Another measure promoted by Inspecting Judge of Correctional Services Edwin Cameron is for sex work and some drug crimes to be decriminalised. These crimes are a key driver of the remand detainee population.
Minister of Justice spokesperson Tsekiso Machike said that “decriminalisation of certain offenses are being considered”. This includes sex work. He said that a review of minimum sentences “will receive our attention in due course”.
According to World Prison Brief, 258 in every 100,000 people in South Africa are incarcerated. The world average is 177 per 100,000 people. South Africa has the 49th-highest incarceration rate in the world and the seventh highest in Africa.
The average global occupancy rate of prisons is 130%. More than half of the countries in the world have overcrowded prisons. In Africa, overcrowding is particularly bad.
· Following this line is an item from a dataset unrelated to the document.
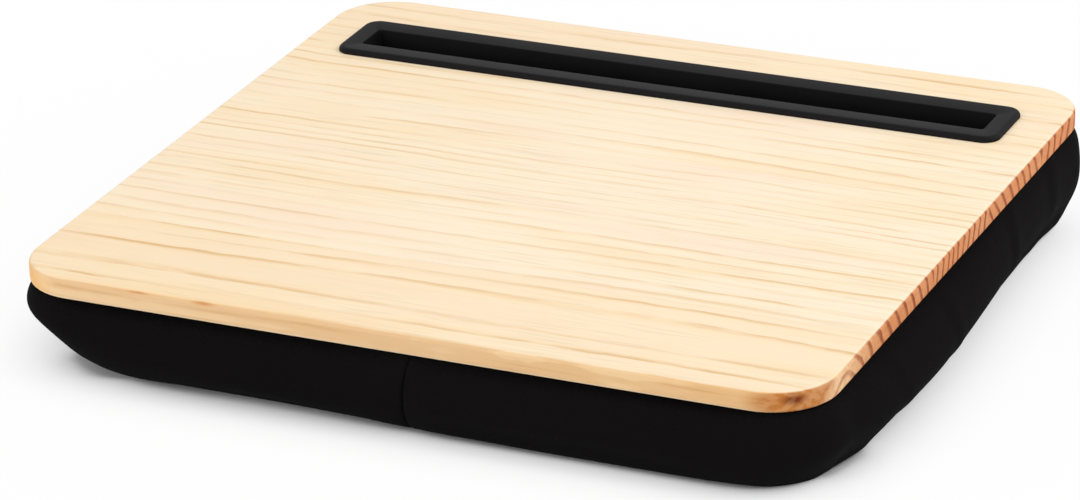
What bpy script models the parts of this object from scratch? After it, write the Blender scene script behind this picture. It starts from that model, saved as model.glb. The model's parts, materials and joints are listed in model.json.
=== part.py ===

South Africa’s occupancy rate of 146% ranks 27th among African countries, according to World Prison Brief.
Muntingh says that overcrowding has become a scapegoat for the Department of Correctional Services and is often used by the department to excuse inhumane conditions.
Muntingh says overcrowding “is not the start of the problem: overcrowding doesn’t cause you to torture people, it doesn’t cause corruption”.
There is much that can be done to alleviate the impact of overcrowding, says Muntingh, such as giving inmates more out-of-cell time, improving ventilation, and making sure ablution facilities are clean and functioning.
“It doesn’t matter how many people there are, the department has a duty to keep people in humane conditions.”